GNU Fortran Compiler Directives#

ATTRIBUTES directive#

The Fortran standard describes how a conforming program shall behave; however, the exact implementation is not standardized. In order to allow the user to choose specific implementation details, compiler directives can be used to set attributes of variables and procedures which are not part of the standard. Whether a given attribute is supported and its exact effects depend on both the operating system and on the processor; see Introduction for details.

For procedures and procedure pointers, the following attributes can be used to change the calling convention:

  • CDECL – standard C calling convention

  • STDCALL – convention where the called procedure pops the stack

  • FASTCALL – part of the arguments are passed via registers instead using the stack

Besides changing the calling convention, the attributes also influence the decoration of the symbol name, e.g., by a leading underscore or by a trailing at-sign followed by the number of bytes on the stack. When assigning a procedure to a procedure pointer, both should use the same calling convention.

On some systems, procedures and global variables (module variables and COMMON blocks) need special handling to be accessible when they are in a shared library. The following attributes are available:

  • DLLEXPORT – provide a global pointer to a pointer in the DLL

  • DLLIMPORT – reference the function or variable using a global pointer

For dummy arguments, the NO_ARG_CHECK attribute can be used; in other compilers, it is also known as IGNORE_TKR. For dummy arguments with this attribute actual arguments of any type and kind (similar to TYPE(*)), scalars and arrays of any rank (no equivalent in Fortran standard) are accepted. As with TYPE(*), the argument is unlimited polymorphic and no type information is available. Additionally, the argument may only be passed to dummy arguments with the NO_ARG_CHECK attribute and as argument to the PRESENT intrinsic function and to C_LOC of the ISO_C_BINDING module.

Variables with NO_ARG_CHECK attribute shall be of assumed-type (TYPE(*) ; recommended) or of type INTEGER, LOGICAL, REAL or COMPLEX. They shall not have the ALLOCATE, CODIMENSION, INTENT(OUT), POINTER or VALUE attribute; furthermore, they shall be either scalar or of assumed-size (dimension(*)). As TYPE(*), the NO_ARG_CHECK attribute requires an explicit interface.

  • NO_ARG_CHECK – disable the type, kind and rank checking

  • DEPRECATED – print a warning when using a such-tagged deprecated procedure, variable or parameter; the warning can be suppressed with -Wno-deprecated-declarations.

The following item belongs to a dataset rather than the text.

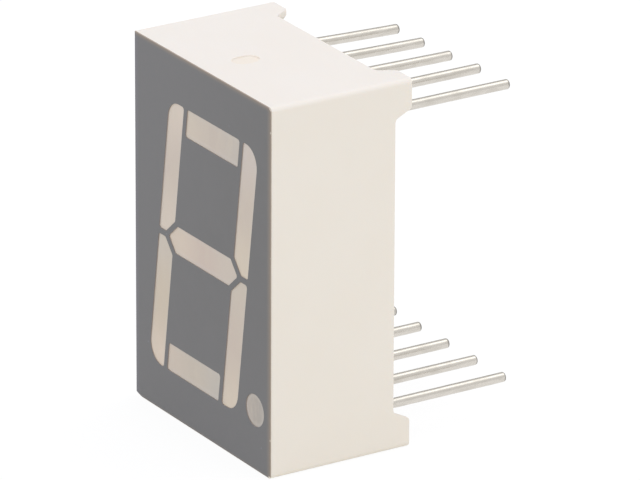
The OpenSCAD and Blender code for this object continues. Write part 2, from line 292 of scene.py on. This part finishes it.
# Ink of the face
ink = {
    "shade": shade(108, 108, 110),
    "light": shade(113, 113, 116),
    # painted sheen, cooler and lighter near the left edge
    "left": shade(117, 117, 124),
    "rim": shade(146, 133, 120),
    # thin ink on the walls of the openings, made paler still as painted light
    "wall": shade(176, 160, 146),
    "bare": shade(226, 217, 206),
    "speck": shade(134, 136, 144),
    "roughness": 0.5,
    "cloud": 1.4 * mm,
    "grain": 0.05 * mm,
    "grainDepth": 0.0012 * mm,
    "ragged": 0.07 * mm,  # how far its edge wanders
    "raggedSize": 0.5 * mm,
    "corner": 0.4 * mm,   # radius of its upper right corner
    "thin": 0.8,          # how much the plastic tints it at the edge
    "thinReach": 0.46 * mm,
    "leftReach": (0.1 * mm, 0.45 * mm),
    # x and z from the middle of the lower edge and radius, in millimetres
    "nicks": [
        (6.28, 17.75, 0.07), (6.29, 11.4, 0.05), (6.28, 2.02, 0.07), (6.2, 0.04, 0.13),
    ],
    "specks": [
        (-3.3, 9.45, 0.05), (5.45, 1.35, 0.06), (3.4, 11.0, 0.04), (-5.1, 3.2, 0.05), (2.5, 16.9, 0.04),
    ],
}


def faceInk():
    finish = newFinish("faceInk")
    place = finish.place()
    x, y, z = finish.axes(place)
    cloud = finish.ease(finish.noise(place, ink["cloud"], 4), 0.3, 0.7)
    colour = finish.mix(cloud * 0.3, ink["shade"], ink["light"])
    # painted sheen, a little lighter to the left and at the top, and painted light at the bottom, which
    # lifts the shade there
    colour = finish.mix(finish.ease(z * 0.5 - x, 1 * mm, 14 * mm), colour, ink["light"])
    colour = finish.mix((1 - finish.ease(z, 0.0, 11 * mm)) * 0.65, colour, ink["light"])
    ragged = (finish.noise(place, ink["raggedSize"], 3) - 0.5) * ink["ragged"]
    toLeft = x - inkLow.x + ragged
    toBottom = z - inkLow.z + ragged
    # from the right and upper edges, round the corner between them, which is lower than it is wide
    turn = ink["corner"]
    cornerX = finish.maths("MAXIMUM", turn - inkHigh.x + x, 0.0)
    cornerZ = finish.maths("MAXIMUM", turn - (inkHigh.z - z) * 1.6, 0.0)
    toEdge = turn - finish.maths("SQRT", cornerX * cornerX + cornerZ * cornerZ) + ragged
    # painted sheen: cooler and lighter near the left edge
    colour = finish.mix(1 - finish.ease(toLeft, *ink["leftReach"]), colour, ink["left"])
    # thin towards its edges, so that the plastic tints it
    thin = (1 - finish.ease(toEdge, -0.05 * mm, ink["thinReach"])) * ink["thin"]
    thin = finish.maths("MAXIMUM", thin, (1 - finish.ease(toBottom, 0.0, 0.2 * mm)) * 0.35)
    colour = finish.mix(thin, colour, ink["rim"])
    bare = 1 - finish.ease(toEdge, -0.02 * mm, 0.03 * mm)
    for nickX, nickZ, radius in ink["nicks"]:
        away = finish.spot(place, nickX, nickZ) + ragged * 0.4
        bare = finish.maths("MAXIMUM", bare, 1 - finish.ease(away, radius * 0.6 * mm, radius * 1.1 * mm))
    colour = finish.mix(bare, colour, ink["bare"])
    pale = 0.0
    for speckX, speckZ, radius in ink["specks"]:
        away = finish.spot(place, speckX, speckZ)
        pale = finish.maths("MAXIMUM", pale, 1 - finish.ease(away, radius * 0.4 * mm, radius * 1.2 * mm))
    colour = finish.mix(pale * 0.6, colour, ink["speck"])
    # the walls of its openings have taken little of it, and are painted paler still, as painted light
    # that lifts the shade in these recesses
    wall = finish.ease(y, faceY + 0.003 * mm, faceY + 0.012 * mm)
    colour = finish.mix(wall * 0.8, colour, ink["wall"])
    grain = finish.noise(place, ink["grain"], 2)
    return finish.surface({
        "Base Color": colour,
        "Roughness": ink["roughness"] + grain * 0.12,
        "Normal": finish.bump(grain, ink["grainDepth"]),
        "IOR": 1.45,
    })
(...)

The attributes are specified using the syntax

!GCC$ ATTRIBUTES attribute-list :: variable-list

where in free-form source code only whitespace is allowed before !GCC$ and in fixed-form source code !GCC$, cGCC$ or *GCC$ shall start in the first column.

For procedures, the compiler directives shall be placed into the body of the procedure; for variables and procedure pointers, they shall be in the same declaration part as the variable or procedure pointer.

UNROLL directive#

The syntax of the directive is

!GCC$ unroll N

You can use this directive to control how many times a loop should be unrolled. It must be placed immediately before a DO loop and applies only to the loop that follows. N is an integer constant specifying the unrolling factor. The values of 0 and 1 block any unrolling of the loop.

BUILTIN directive#

The syntax of the directive is

!GCC$ BUILTIN (B) attributes simd FLAGS IF('target')

You can use this directive to define which middle-end built-ins provide vector implementations. B is name of the middle-end built-in. FLAGS are optional and must be either “(inbranch)” or “(notinbranch)”. IF statement is optional and is used to filter multilib ABIs for the built-in that should be vectorized. Example usage:

!GCC$ builtin (sinf) attributes simd (notinbranch) if('x86_64')

The purpose of the directive is to provide an API among the GCC compiler and the GNU C Library which would define vector implementations of math routines.

IVDEP directive#

The syntax of the directive is

!GCC$ ivdep

This directive tells the compiler to ignore vector dependencies in the following loop. It must be placed immediately before a DO loop and applies only to the loop that follows.

Sometimes the compiler may not have sufficient information to decide whether a particular loop is vectorizable due to potential dependencies between iterations. The purpose of the directive is to tell the compiler that vectorization is safe.

This directive is intended for annotation of existing code. For new code it is recommended to consider OpenMP SIMD directives as potential alternative.

VECTOR directive#

The syntax of the directive is

!GCC$ vector

This directive tells the compiler to vectorize the following loop. It must be placed immediately before a DO loop and applies only to the loop that follows.

NOVECTOR directive#

The syntax of the directive is

!GCC$ novector

This directive tells the compiler to not vectorize the following loop. It must be placed immediately before a DO loop and applies only to the loop that follows.